May 20, 2004
Gays and Judaism
Steve Greenberg may be many things, but Orthodox is not one of them ("Gay Orthodox Rabbi Peels Back His Life," May 7).
It is worse than presumptuous to tell people how to define themselves. Orthodox Jews believe in -- and have always believed in -- a binding set of laws, one of which prohibits male homosexual behavior. They also believe that our understanding of God's law is not open to interpretation to suit society's every new passing whim.
Abraham Lincoln asked a farmer, "If we call your horse's tail a leg, then how many legs would your horse have?"
"Well, five I reckon," the farmer responded.
"Wrong," Lincoln said. "It would still have four. Calling something a leg doesn't make it one."
Similarly, calling Greenberg Orthodox does not make him such. His effort to adapt halacha just to fit neatly into his lifestyle is incompatible with Orthodoxy. Greenberg is no more Orthodox than people would be were they to try to deny the Torah's objection to unethical business practices just because it is good for the bottom line. The Jew must adapt to the timelessness of the Torah, never the other way around.
While Greenberg may wish to delude himself about his observance, he should be honest enough not to force a new definition of Orthodoxy upon a community very satisfied with one that has worked for millennia.
Rabbi Avrohom Union, Rabbinic Administrator Rabbinical Council of California
As an open-minded Orthodox Jew, I found your cover picture ("Gay Marriage," May 14) offensive and insensitive to those Jews who feel that same-sex marriages are inappropriate at best. The picture belonged inside not on the outside, where one might mistake The Journal for an Al Goldstein publication.
One realizes that journalism has changed, where shock value is more important than civility, because shock sells newspapers. However, as a media outlet for the L.A. Jewish community, you have a greater responsibility to the entire community.
Your cover picture stinks of being a cheap exercise whose purpose is merely to shock rather than inform.
Joseph (Yossi) S. Goldman, Los Angeles
I wear tzitzit, wrap tefillin and keep my head covered. I adore my wife and our daughter. I also believe that "you shall not lie with a man as with a woman/it is an abomination" clearly permits gay marriage.
A heterosexual man does not lie with a man as with a woman. Neither does a gay man. Likewise for straight women and lesbians.
What the Torah prohibits is bisexuality. The Rambam explains that many commandments were designed to destroy pagan practices. The laws against sorcery, eating the blood, sacrifice of inappropriate animals and carnality outside of marriage were all needed to draw a line in the sand between polytheism and the Covenant.
Ritual sex was common in the ancient world, prohibited for the Jews. But a loving, committed homosexual relationship was not/is not Godless.

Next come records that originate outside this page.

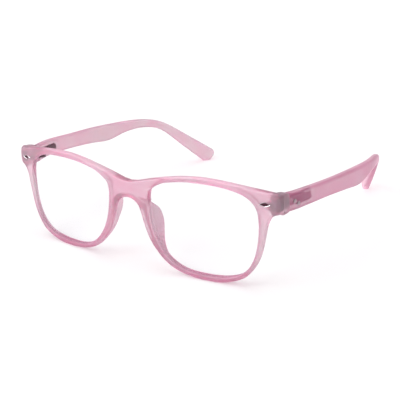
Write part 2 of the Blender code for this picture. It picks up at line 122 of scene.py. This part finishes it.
def mixed(tree, share, first, second):
    """Two shaders mixed by a number or by a node's output."""
    node = tree.nodes.new("ShaderNodeMixShader")
    if isinstance(share, float):
        node.inputs["Fac"].default_value = share
    else:
        tree.links.new(share, node.inputs["Fac"])
    tree.links.new(first, node.inputs[1])
    tree.links.new(second, node.inputs[2])
    return node.outputs["Shader"]


def bump(tree, shader, height, distance, strength=1.0):
    node = tree.nodes.new("ShaderNodeBump")
    node.inputs["Strength"].default_value = strength
    node.inputs["Distance"].default_value = distance
    tree.links.new(height, node.inputs["Height"])
    tree.links.new(node.outputs["Normal"], shader.inputs["Normal"])


# ---------------------------------------------------------------- frosted plastic

PLASTIC_IOR = 1.49
# Soft patches through the colour, pinker and greyer by turns.
CLOUD_SCALE = 75
CLOUD_RANGE = (0.38, 0.62)
PINKER = (1.0, 0.93, 0.965)
GREYER = (0.98, 1.01, 0.995)
# The heights between which painted shade deepens the colour towards the bottom edge.
SHADE_BELOW_LEVELS = (2 * MM, 16 * MM)
# The outward part of a face's direction where the painted outer shade starts, and where it is whole.
OUTER_SHADE_RANGE = (-0.4, 0.4)

SKIN_SCALE = 900
SKIN_ROUGHNESS = (0.34, 0.46)
THROUGH_ROUGHNESS = (0.08, 0.15)
GRAIN_SCALE = 5200
GRAIN_HEIGHT = 0.012 * MM
GRAIN_STRENGTH = 0.5
SCATTER_SPREAD = (1.0, 0.6, 0.75)
SCATTER_DEPTH = 3 * MM
HAZE_COLOUR = (0.87, 0.61, 0.72)
SHADOW_VEIL = (0.80, 0.76, 0.78)
DEPTH_COLOUR = (0.88, 0.39, 0.56)
UNTINTED = (1, 1, 1)


def outer_shade_mask(tree):
    """1 on faces turned away from the wearer's head and 0 on faces turned towards it: the mask for painted
    shade on the outer faces.
    """
    place = tree.nodes.new("ShaderNodeTexCoord")
    half = calculated(tree, "SIGN", separated(tree, place.outputs["Object"])["X"])
    outward = calculated(tree, "MULTIPLY", half, separated(tree, place.outputs["Normal"])["X"])
    return ramp(tree, outward, 0, 1, OUTER_SHADE_RANGE)


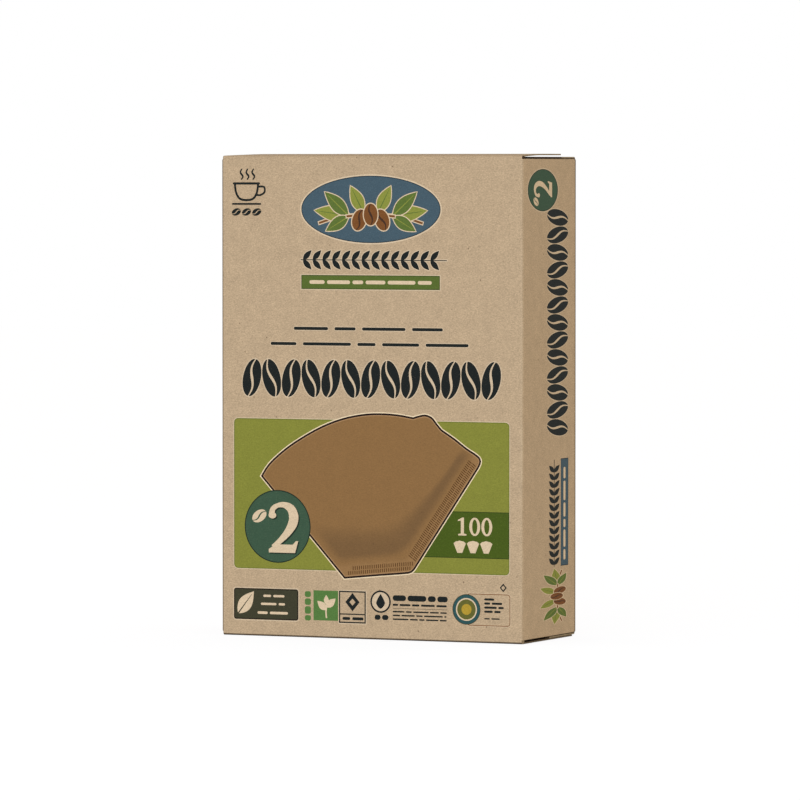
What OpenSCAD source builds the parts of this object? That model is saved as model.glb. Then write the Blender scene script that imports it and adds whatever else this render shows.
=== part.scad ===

Gay spouses do not lie with each other as they would with a member of the opposite sex to whom they are not attracted. Their consummation will not produce children, but neither can many straight couples.
The fact that some gays want to take on the traditional obligations of marriage proves their devotion to intrinsically Jewish values.
Salvador Litvak, Los Angeles
The provocative picture on your cover, showing two men in a tallit under the heading, "Gay Marriage," validates the opposition of Torah-observant Jews.
The commandment to wear tzizit is so "you remember all of God's commandments and fulfill them, and not turn after your heart and eyes." Last Shabbat we again read in Kedoshim the prohibition against homosexuality.
You printed opinions that this refers only to oppressive acts, not to loving, committed relationships. However, the Torah specifically states, 'You must not lie with a man, as you would lie with a woman," obviously referring to loving, committed relationships.
Opposition to gay "marriage" is less about intolerance for individual choice but very much about the hijacking of symbols and institutions, designed by and for a specific model, by individuals or groups who choose lifestyles incompatible with those symbols and institutions.
A tallit uniting two men in "marriage" is ironic and absurd.
Live how you want; we won't always agree. You choose to disobey that commandment; I may be lacking in my observance of others. But don't expect that those who defend the integrity of Torah accept nonobservance as another form of observance. And please, don't put it in our face.
Mendel Levin, Los Angeles
I admired Arthur J. Magida for his acceptance and insight in his article, "No Compassion?" (May 7). In death, his mother was who she was in life, but her bittersweet lesson to him, her legacy, was to be unlike her, and he has succeeded.
Judith Kollman, Sherman Oaks
"After 45 Years, It's Nice to Know" (May 14) should have been credited to Marilyn Zeitlin. We apologize for the error.